Task prompt
In the entries below, which lines run from the one containing "return Pos(side *" to the one containing "for node in"? Copy exactly those lines, ends included, and no others.

Data for this exercise
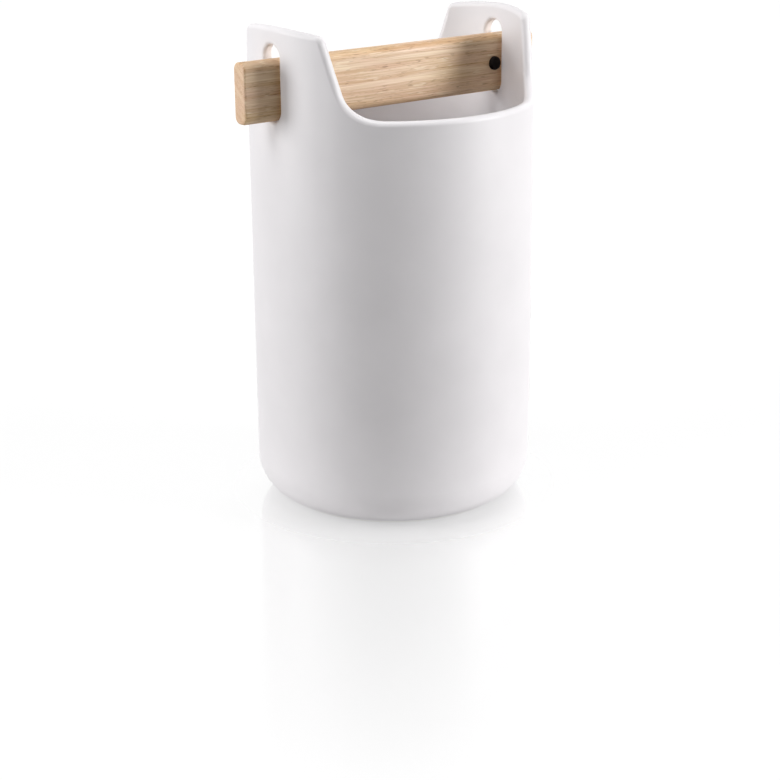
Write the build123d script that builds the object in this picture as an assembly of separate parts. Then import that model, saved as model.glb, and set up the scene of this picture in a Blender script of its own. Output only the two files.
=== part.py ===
from build123d import *
import os
from math import sqrt

# A stoneware utensil holder: a round pot whose wall rises into two ears, with an oak bar laid
# through a tall slot in each ear. Two rubber pegs in the bar, one inside each ear, keep it in.
# All sizes are in mm. Z is up, the bar lies along X, and the origin is the middle of the base.

# Pot
body_diameter = 120.0
wall = 4.4
floor_thickness = 7.0
base_edge_radius = 16.0
inner_corner_radius = 11.0
rim_height = 173.4
rim_rounding = 2.0

# Ears, as seen along the bar: sides that lean in, a gently arched top and swept-out roots
ear_over_slot = 7.2
ear_width_at_rim = 70.2
ear_width_at_top = 51.0
ear_crown_radius = 150.0
ear_corner_radius = 3.5
ear_root_radius = 13.5

# Oak bar
bar_length = 150.0
bar_height = 24.7
bar_thickness = 8.0
bar_edge_radius = 3.0
bar_end_rounding = 1.0
bar_below_rim = 3.4

# Slots in the ears, round at both ends. The bar rests low in them and can be lifted.
slot_side_clearance = 1.25
slot_seat_clearance = 0.3
slot_mouth_rounding = 1.5
lift_travel = 5.0

# Rubber pegs through the bar, proud of both its faces, beside the ears
peg_diameter = 5.8
peg_proud = 1.5
peg_end_rounding = 0.8
peg_fit_clearance = 0.03
peg_into_mouth = 0.2

# How far a cut reaches past the surface that it opens
through = 5.0

# Worked out from the sizes above
body_radius = body_diameter / 2
inner_radius = body_radius - wall
bar_underside_height = rim_height - bar_below_rim
bar_middle_height = bar_underside_height + bar_height / 2
peg_place = inner_radius - peg_diameter / 2 + peg_into_mouth
peg_length = bar_thickness + 2 * peg_proud

# How the bar seats in a slot: from the bar's edge to the centre of the slot's round end
slot_radius = bar_thickness / 2 + slot_side_clearance
seat_reach = slot_radius - bar_edge_radius - slot_seat_clearance
bar_edge_centre = bar_thickness / 2 - bar_edge_radius
bar_nest_depth = bar_edge_radius + sqrt(seat_reach**2 - bar_edge_centre**2)
slot_low_centre = bar_underside_height + bar_nest_depth
slot_high_centre = bar_underside_height + bar_height + lift_travel - bar_nest_depth
ear_height = slot_high_centre + slot_radius + ear_over_slot


def ear_outline():
    """Everything to keep of the tall tube, seen along the bar: the body with one ear above it."""
    edge = body_radius + through
    half_top = ear_width_at_top / 2
    half_root = ear_width_at_rim / 2
    corner_height = ear_height - ear_crown_radius + sqrt(ear_crown_radius**2 - half_top**2)
    with BuildSketch(Plane.YZ) as outline:
        with BuildLine():
            Polyline(
                (-half_top, corner_height),
                (-half_root, rim_height),
                (-edge, rim_height),
                (-edge, -through),
                (edge, -through),
                (edge, rim_height),
                (half_root, rim_height),
                (half_top, corner_height),
            )
            ThreePointArc((half_top, corner_height), (0, ear_height), (-half_top, corner_height))
        make_face()
        corners = outline.vertices().filter_by(lambda v: abs(v.Y - corner_height) < 0.01)
        fillet(corners, ear_corner_radius)
        roots = outline.vertices().filter_by(lambda v: abs(abs(v.X) - half_root) < 0.01)
        fillet(roots, ear_root_radius)
    return outline.sketch


def tall_tube():
    """The round pot before its top is shaped, with a rounded base edge and a dished floor.

    It is turned a quarter so that the seam of its round faces stays clear of the ears.
    """
    outside = Cylinder(body_radius, ear_height + through, align=(Align.CENTER, Align.CENTER, Align.MIN))
    outside = fillet(outside.edges().sort_by(Axis.Z)[0], base_edge_radius)
    inside = Pos(0, 0, floor_thickness) * Cylinder(
        inner_radius, ear_height + 2 * through, align=(Align.CENTER, Align.CENTER, Align.MIN)
    )
    inside = fillet(inside.edges().sort_by(Axis.Z)[0], inner_corner_radius)
    return Rot(0, 0, 90) * (outside - inside)


def slot_cut():
    """One long round-ended bar that opens the slots of both ears at once."""
    with BuildSketch(Plane.YZ) as outline:
        with Locations((0, (slot_low_centre + slot_high_centre) / 2)):
            SlotCenterToCenter(slot_high_centre - slot_low_centre, 2 * slot_radius, rotation=90)
    return extrude(outline.sketch, body_radius + through, both=True)


def wall_edges(shape, radius, in_slot):
    """Edges near the top that lie on an upright cylinder about Z: those of the slots, or the rest."""
    lowest = slot_low_centre - slot_radius - through
    found = []
    for edge in shape.edges():
        points = [edge @ 0.0, edge @ 0.5, edge @ 1.0]
        on_wall = all(abs(sqrt(p.X**2 + p.Y**2) - radius) < 0.01 for p in points)
        narrow = all(abs(p.Y) < slot_radius + 0.01 for p in points)
        high = edge.bounding_box().min.Z > lowest
        if on_wall and high and narrow == in_slot:
            found.append(edge)
    return found


def make_pot():
    pot = tall_tube() & extrude(ear_outline(), body_radius + through, both=True)
    for radius in (body_radius, inner_radius):
        pot = fillet(wall_edges(pot, radius, in_slot=False), rim_rounding)
    pot -= slot_cut()
    for radius in (body_radius, inner_radius):
        pot = fillet(wall_edges(pot, radius, in_slot=True), slot_mouth_rounding)
    return pot


def make_bar():
    bar = Pos(0, 0, bar_middle_height) * Box(bar_length, bar_thickness, bar_height)
    bar = fillet(bar.edges().filter_by(Axis.X), bar_edge_radius)
    ends = bar.faces().sort_by(Axis.X)[0].edges() + bar.faces().sort_by(Axis.X)[-1].edges()
    bar = fillet(ends, bar_end_rounding)
    for side in (-1, 1):
        hole = Cylinder(peg_diameter / 2 + peg_fit_clearance, bar_thickness + 2 * through)
        bar -= Pos(side * peg_place, 0, bar_middle_height) * Rot(90, 0, 0) * hole
    return bar


def make_peg(side):
    peg = Cylinder(peg_diameter / 2, peg_length)
    peg = fillet(peg.edges().filter_by(GeomType.CIRCLE), peg_end_rounding)
    return Pos(side * peg_place, 0, bar_middle_height) * Rot(90, 0, 0) * peg


pieces = {
    "pot": make_pot(),
    "handle_bar": make_bar(),
    "left_peg": make_peg(-1),
    "right_peg": make_peg(1),
}

os.makedirs("parts", exist_ok=True)
for name, piece in pieces.items():
    export_step(piece, f"parts/{name}.step")
    box = piece.bounding_box()
    print(name, "volume", round(piece.volume, 1), "from", box.min, "to", box.max)
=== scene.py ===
# %% [markdown]
# A utensil holder for a kitchen worktop: a round stoneware pot whose wall rises into two ears, an
# oak bar laid through a slot in each ear, and two black rubber pegs that keep the bar from sliding
# out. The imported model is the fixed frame: it gives every piece its place and its real size, in
# metres with Z up. This script gives the pieces their finish, makes the bar and pegs anew with
# Geometry Nodes, and sets up a camera, a floor and lights.

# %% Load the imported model
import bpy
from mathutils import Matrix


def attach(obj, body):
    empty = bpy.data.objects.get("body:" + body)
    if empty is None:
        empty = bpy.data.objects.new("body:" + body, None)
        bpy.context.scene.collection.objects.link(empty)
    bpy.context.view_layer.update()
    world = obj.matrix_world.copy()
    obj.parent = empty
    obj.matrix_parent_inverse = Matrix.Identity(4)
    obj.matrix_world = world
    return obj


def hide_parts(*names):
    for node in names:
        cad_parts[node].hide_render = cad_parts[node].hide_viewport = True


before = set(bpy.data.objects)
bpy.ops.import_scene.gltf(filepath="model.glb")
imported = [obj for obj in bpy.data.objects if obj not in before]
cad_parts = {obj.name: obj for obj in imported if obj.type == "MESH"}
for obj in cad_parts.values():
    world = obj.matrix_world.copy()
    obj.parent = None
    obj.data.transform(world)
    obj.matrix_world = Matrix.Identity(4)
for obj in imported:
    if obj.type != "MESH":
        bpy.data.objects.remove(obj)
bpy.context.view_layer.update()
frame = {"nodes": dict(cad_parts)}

# %% [markdown]
# Blender counts in metres, and this object is easier to think about in millimetres. So the sizes of
# the object and the camera's place are written as a number times MM, and those of the floor and the
# lamps in plain metres.

# %% Tools and units
import bpy
import math
from mathutils import Matrix, Vector

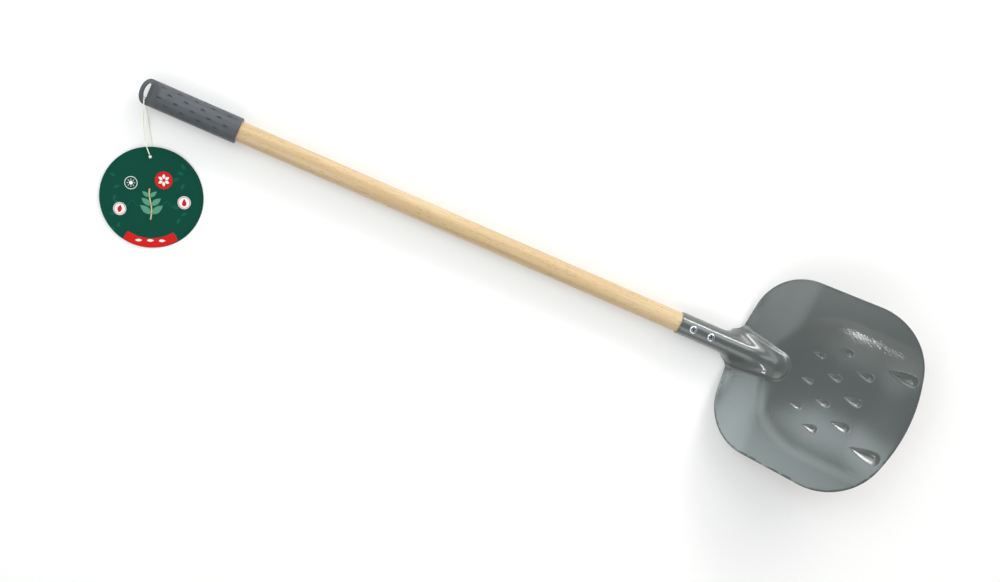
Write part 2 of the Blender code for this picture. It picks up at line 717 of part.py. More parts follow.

Output for this exercise
    return Pos(side * peg_place, 0, bar_middle_height) * Rot(90, 0, 0) * peg


pieces = {
    "pot": make_pot(),
    "handle_bar": make_bar(),
    "left_peg": make_peg(-1),
    "right_peg": make_peg(1),
}

os.makedirs("parts", exist_ok=True)
for name, piece in pieces.items():
    export_step(piece, f"parts/{name}.step")
    box = piece.bounding_box()
    print(name, "volume", round(piece.volume, 1), "from", box.min, "to", box.max)
=== scene.py ===
# %% [markdown]
# A utensil holder for a kitchen worktop: a round stoneware pot whose wall rises into two ears, an
# oak bar laid through a slot in each ear, and two black rubber pegs that keep the bar from sliding
# out. The imported model is the fixed frame: it gives every piece its place and its real size, in
# metres with Z up. This script gives the pieces their finish, makes the bar and pegs anew with
# Geometry Nodes, and sets up a camera, a floor and lights.

# %% Load the imported model
import bpy
from mathutils import Matrix


def attach(obj, body):
    empty = bpy.data.objects.get("body:" + body)
    if empty is None:
        empty = bpy.data.objects.new("body:" + body, None)
        bpy.context.scene.collection.objects.link(empty)
    bpy.context.view_layer.update()
    world = obj.matrix_world.copy()
    obj.parent = empty
    obj.matrix_parent_inverse = Matrix.Identity(4)
    obj.matrix_world = world
    return obj


def hide_parts(*names):
    for node in names:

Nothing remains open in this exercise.